Untuk mengunjungi Wat Pho dan Wat Intharawihan, beragam moda transportasi bisa kita coba, mulai dari taksi, bis, hingga Tuk Tuk, kendaraan khas Thailand yang bentuknya mirip dengan Bajaj. Namun, jika ingin mengujungi Wat Arun, pengunjung harus menyeberangi Sungai Chao Phraya dengan menggunakan perahu kecil.
Di Wat Arun ini, tak ada patung Buddha monumental, seperti yang ada di Wat Pho dan Wat Intharawihan. Saya mengujungi Wat Arun ketika beberapa candi sedang dipugar. Kendati demikian, hal tersebut tetap tak mengurangi keindahan yang terlihat.
Nama Wat Arun atau The Temple of Dawn diambil dari nama Dewi Hindu, Aruna, yang berarti sinar kemerahan yang timbul di ufuk timur saat matahari terbit. Candi ini telah berusia 200 tahun lebih, dan dibangun higga masa pemerintahan Raja Rama II, yakni pada awal abad ke-19.
Masih di dalam kompleks Candi Wat Arun, terdapat kios-kios yang menjual pernak-pernik khas Thailand. Uniknya, hampir seluruh penjual mampu berbahasa Indonesia dengan fasih, sehingga transaksi bisa dilakukan dalam Bahasa Indonesia dan menggunakan mata uang Rupiah.
Bagi Anda yang ingin melihat sisi lain Thailand, maka Pattaya patut menjadi tujuan. Ada satu hal yang sayang untuk dilewatkan bila berkunjung ke sana, yakni menyaksikan pertunjukan Kabaret ladyboy, atau laki-laki yang berpenampilan seperti perempuan (transgender).
Saya berkesempatan menyaksikan pertunjukan Kabaret Ladyboy di Colosseum Cabaret Show Pattaya, salah satu gedung pertunjukan yang baru dua tahun dibangun. Dengan harga tiket senilai 700 baht, atau sekitar Rp280.000, saya menyaksikan kabaret ladyboy yang atraktif dan menghibur.

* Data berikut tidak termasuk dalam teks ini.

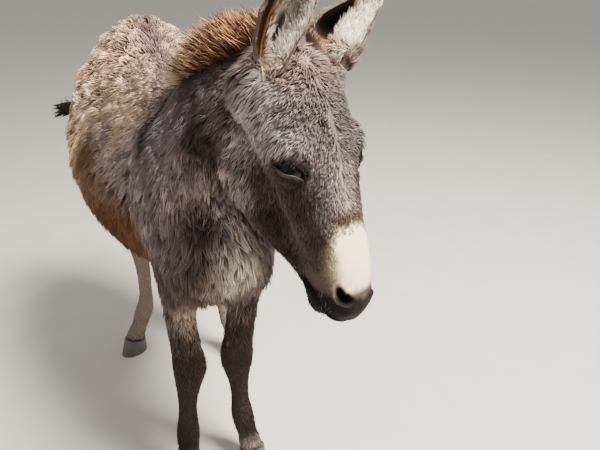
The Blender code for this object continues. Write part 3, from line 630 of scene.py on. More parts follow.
@dataclass
class Locks:
    """The roots of many tufts and how each one grows."""

    root: Array
    normal: Array
    way: Array
    length: Array
    width: Array
    height: Array
    wave: Array
    under: Array
    tip: Array
    leader: Array
    droop: float = 0.12
    flat: float = 0.45
    gather: float = 0.55
    arch: float = 0.7
    sink: float = 0.0012
    turns: float = 5.2

    def curves(self, levels: Array, random: Chance) -> Array:
        """The middle line of every tuft at each level.

        Args:
            levels: shares of the length.
            random: the source of chance.

        Returns:
            An array of tuft, level and coordinate.
        """
        across = unit(np.cross(self.way, self.normal))
        along = self.way[:, None] * (self.length[:, None] * levels)[..., None]
        arc = (1 + self.arch) * levels - self.arch * levels**2
        rise = arc[None, :] * self.height[:, None] - self.sink
        phase = random.uniform(0, 2 * math.pi, len(self.root))
        sway = np.sin(levels[None, :] * self.turns + phase[:, None]) - np.sin(phase)[:, None]
        line = self.root[:, None] + along + self.normal[:, None] * rise[..., None]
        line = line + across[:, None] * (sway * self.wave[:, None] * levels[None, :])[..., None]
        line[..., 2] -= self.droop * self.length[:, None] * levels[None, :] ** 2
        return self._gathered(line, levels, random)

    def _gathered(self, line: Array, levels: Array, random: Chance) -> Array:
        """The lines drawn together into locks towards their tips."""
        pull = (self.gather * levels**1.4 * random.uniform(0.6, 1.2, (len(line), 1))).clip(0, 1)
        return line + (line[self.leader] - line) * pull[..., None]

    @staticmethod
    def leaders(root: Array, herd: int, random: Chance) -> Array:
        """The tuft that each tuft follows, about one for every herd of them."""
        chosen = random.choice(len(root), len(root) // herd, replace=False)
        tree = search_tree(root[chosen])
        return chosen[[tree.find(place)[1] for place in root]]


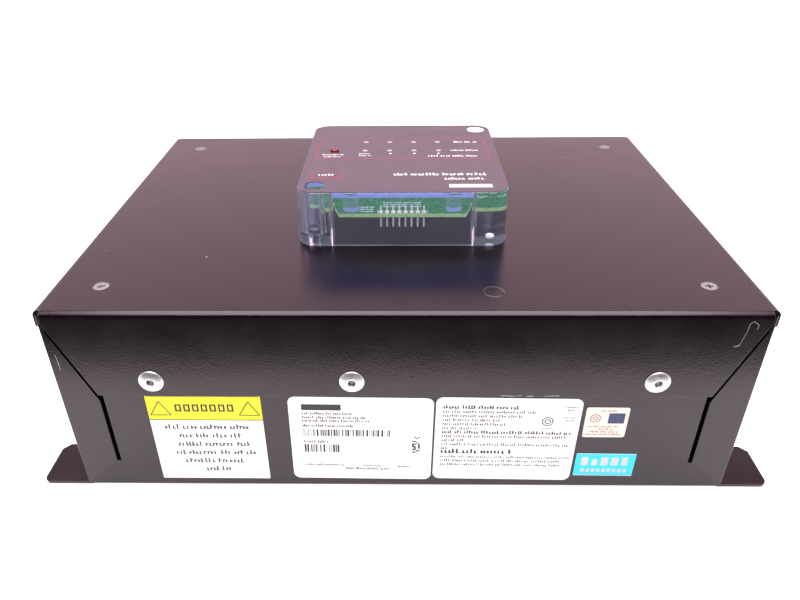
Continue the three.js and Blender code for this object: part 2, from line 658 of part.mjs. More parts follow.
function tactSwitch() {
  const half = SWITCH_SIZE / 2;
  const body = box(BUTTON.x - half, BUTTON.x + half, BUTTON.y - half, BUTTON.y + half,
    displayBoardTop + SEAT_GAP, switchTop);
  return body.subtract(rod(BUTTON.diameter + FIT_GAP, BUTTON.x, BUTTON.y, switchFloor, switchTop + 1, 20));
}

// The alarm-silence button: a long stem that stands in the switch, and a domed tip above the film.
function silenceButton() {
  const bottom = switchFloor + FIT_GAP + BUTTON.travel;
  const top = moduleTop + BUTTON.rise;
  const radius = BUTTON.diameter / 2 - FIT_GAP;
  const tipRadius = BUTTON.diameter / 2;
  const tipBottom = windowUnderside + MODULE_TOP / 2;
  return turned([
    [0, bottom], [radius, bottom], [radius, tipBottom], [tipRadius, tipBottom + 0.3],
    [tipRadius, top - 0.5], [tipRadius * 0.9, top - 0.2], [tipRadius * 0.6, top - 0.05], [0, top],
  ], 20).translate(BUTTON.x, BUTTON.y, 0);
}

function alarmBuzzer() {
  const bottom = displayBoardTop + FIT_GAP;
  const top = windowUnderside - FIT_GAP;
  return turned([[0, bottom], [6, bottom], [6, top], [1.2, top], [1.2, top - 2], [0, top - 2]], 24)
    .translate(14, 27, 0);
}

// ---------------------------------------------------------------- labels
function label(centreX, centreZ, width, height, radius, tilt) {
  const front = -panHalfDepth - SEAT_GAP;
  return alongY(roundedRectangle(width, height, radius), front - LABEL_THICKNESS, front)
    .rotate([0, tilt, 0])
    .translate(centreX, 0, centreZ);
}

// ---------------------------------------------------------------- assembly
const device = new THREE.Group();
device.name = "surge_protective_device";

function place(name, solid, finish) {
  device.add(toMesh(name, solid, finish));
}

place("rear_pan", rearPan(), blackPaint);
place("front_cover", frontCover(), blackPaint);

RIVET_XS.forEach((x, i) => {
  const seat = coverHalfDepth + SEAT_GAP;
  place(`front_rivet_${i + 1}`, facing(blindRivet(), -1).translate(x, -seat, RIVET_HEIGHT), aluminium);
  place(`back_rivet_${i + 1}`, facing(blindRivet(), 1).translate(x, seat, RIVET_HEIGHT), aluminium);
});

corners.forEach(([sideX, sideY], i) => {
  const [x, y] = [sideX * COVER_SCREW_X, sideY * COVER_SCREW_Y];
  place(`cover_screw_${i + 1}`, coverScrew().translate(x, y, 0), zincSteel);
  place(`board_post_${i + 1}`, boardPost().translate(x, y, 0), zincSteel);
});

place("ground_stud", groundStud(), blackPaint);
place("power_board", powerBoard(), greenBoard);
place("terminal_block", terminalBlock(), blackPlastic);
place("wire_entry_bushing", wireEntryBushing(), blackPlastic);
place("ribbon_socket", ribbonSocket(), blackPlastic);
place("ribbon_cable", ribbonCable(), ribbonGrey);
for (let mode = 0; mode < 4; mode += 1) {
  const x = -72 + 44 * mode;
  place(`varistor_${mode + 1}`, varistor(x, -46), varistorCoat);
  place(`thermal_fuse_${mode + 1}`, thermalFuse(x, -18), fuseBody);
}

place("display_housing", displayHousing(), clearPlastic);
place("display_overlay", displayOverlay(), greyFilm);
place("display_board", displayBoard(), greenBoard);
for (let pin = 0; pin < PIN_COUNT; pin += 1) {
  place(`header_pin_${pin + 1}`, headerPin(pin), tinned);
}
LED_ROWS.forEach((y, row) => {
  LED_COLUMNS.forEach((x, column) => {
    place(`status_led_${row * LED_COLUMNS.length + column + 1}`, statusLed(x, y), ledPlastic);
  });
});
place("tact_switch", tactSwitch(), blackPlastic);
place("silence_button", silenceButton(), redPlastic);
place("alarm_buzzer", alarmBuzzer(), blackPlastic);
signs.forEach((side, i) => {
  const [x, y] = [side * MODULE_BORE_OFFSET, MODULE_Y + side * MODULE_BORE_OFFSET];
  place(`module_screw_${i + 1}`, moduleScrew().translate(x, y, 0), darkSteel);
});

const labelFinishes = [labelYellow, labelWhite, labelWhite, labelCream, labelBlue];
LABELS.forEach(([name, ...shape], i) => place(name, label(...shape), labelFinishes[i]));

export default device;
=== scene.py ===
"""The looks of a wall-mounted surge protective device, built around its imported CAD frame.

The folded steel case, its fasteners, the clear display module and the labels are made again here
with true bends, edges and print; the parts shut inside the case keep their CAD shape.
All print is plain bars, blocks and rings. Lengths below are in millimetres until they reach a mesh.
"""
import math
import random

import bmesh
import bpy
from mathutils import Matrix, Vector


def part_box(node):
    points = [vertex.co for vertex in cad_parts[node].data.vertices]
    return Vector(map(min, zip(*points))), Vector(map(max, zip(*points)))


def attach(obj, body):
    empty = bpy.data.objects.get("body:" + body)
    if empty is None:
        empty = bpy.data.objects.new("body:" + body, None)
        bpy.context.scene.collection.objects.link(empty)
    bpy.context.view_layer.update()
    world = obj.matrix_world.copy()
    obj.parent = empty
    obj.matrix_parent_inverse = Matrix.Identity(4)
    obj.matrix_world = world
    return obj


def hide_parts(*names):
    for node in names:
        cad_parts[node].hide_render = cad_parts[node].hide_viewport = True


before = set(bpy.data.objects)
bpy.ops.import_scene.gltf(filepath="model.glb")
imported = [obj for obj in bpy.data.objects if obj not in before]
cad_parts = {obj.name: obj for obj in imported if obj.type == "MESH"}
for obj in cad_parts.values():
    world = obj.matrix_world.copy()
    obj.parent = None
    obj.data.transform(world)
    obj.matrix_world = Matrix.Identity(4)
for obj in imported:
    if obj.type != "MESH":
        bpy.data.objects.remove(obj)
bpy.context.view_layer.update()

MM = 0.001
CASE = "case"
BUTTON_BODY = "silence_button"

# ------------------------------------------------------------------ sizes
SHEET = 1.2
COVER_BEND = 2.6
PAN_BEND = 1.8
PAN_EDGE = 0.6
BEND_STEPS = 10
ROUND_STEPS = 8
EDGE_BREAK = 0.14

FLANGE_INSET = 16.9
FLANGE_SHOULDER = 82.0
CORNER_RELIEF = 0.7
MITRE_SETBACK = 2.4
LIP_HEIGHT = 8.0
LIP_RADIUS = 1.6

WALL_TOP = 62.0
SLOT_WIDTH = 1.8
SLOT_BOTTOM = 13.5
SLOT_NEAR = 115.6
ENTRY_HOLE = 28.0

EAR_LENGTH = 22.4
EAR_CHAMFER = 3.0
EAR_RADIUS = 3.0

HOUSING_RADIUS = 8.0
HOUSING_DRAFT = 0.5
HOUSING_WALL = 2.2
HOUSING_WINDOW = 2.5
HOUSING_POST = 14.8
HOUSING_FOOT = 4.0
BORE = 8.9
BOSS = 6.6
BOSS_X = 21.3
BOSS_Y = 34.3

LAMP_WINDOW = 2.5
INK = 0.02

# clockwise tilt of each label on the wall, in degrees, and its corner radius
LABEL_TILTS = {
    "two_tone_label": (0.1, 0.3),
    "barcode_label": (0.7, 3.0),
    "rating_label": (0.8, 3.0),
    "listing_label": (0.3, 1.0),
    "blue_label": (0.7, 0.4),
}

# what the glossy paint mirrors: heights are sines of elevation, colours are radiance
WALL_EDGE = (0.57, 0.67)
WALL_LIGHT = (1.45, 1.02, 1.15)
CEILING_DARK = (0.5, 0.3, 0.42)
FRONT_EDGE = (-0.55, -0.35)
FRONT_DARK = (0.03, 0.02, 0.03)
CARD_EDGE = -0.18
SOFTBOX_POWER = 28.5
SOFTBOX_SIZE = (1.1, 1.35)
SOFTBOX_PLACE = (0.0, -0.075, 0.95)
FLOOR_DROP = 0.0004
FLOOR_GLOW = 0.6
BACKDROP = (1.1, 1.1, 1.1)

# the camera: its place in millimetres, its turns in degrees
CAMERA_PLACE = (-1.38, -300.92, 217.23)
CAMERA_YAW, CAMERA_DOWN, CAMERA_ROLL = 1.228, 31.895, -0.639
CAMERA_LENS = 31.04
CAMERA_SENSOR = 36.0
CAMERA_SHIFT = (0.01685, 0.0048)

SCREW_HOLE = 4.2
BUTTON_HOLE = 4.7
RIVET_HOLE = 5.4
RIBBON_SLOT = (17, 27)
YELLOW_BAND = 12.2

CORNERS = [(-1, -1), (1, -1), (-1, 1), (1, 1)]


def box_mm(node):
    """A CAD node's lowest and highest corners, in millimetres."""
    low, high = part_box(node)
    return low / MM, high / MM


def centre_of(node):
    """The X and Y of a CAD node's centre, in millimetres."""
    low, high = box_mm(node)
    return (low.x + high.x) / 2, (low.y + high.y) / 2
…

Setelah beres pertunjukan, pengunjung pun berkesempatan berpose dengan para ladyboy dengan terlebih dahulu memberikan tips senilai 20 Baht, atau sekitarRp8.000.
Bagi saya, pertunjukan Kabaret Ladyboy ini menciptakan imaji lain dari Thailand, yang di satu sisi kental suasana religi dengan pagodanya, tetapi di sisi lain masih memberikan ruang bagi kaum transgender untuk berekspresi. Barangkali, itulah salah satu pesona utama Negeri Gajah Putih ini.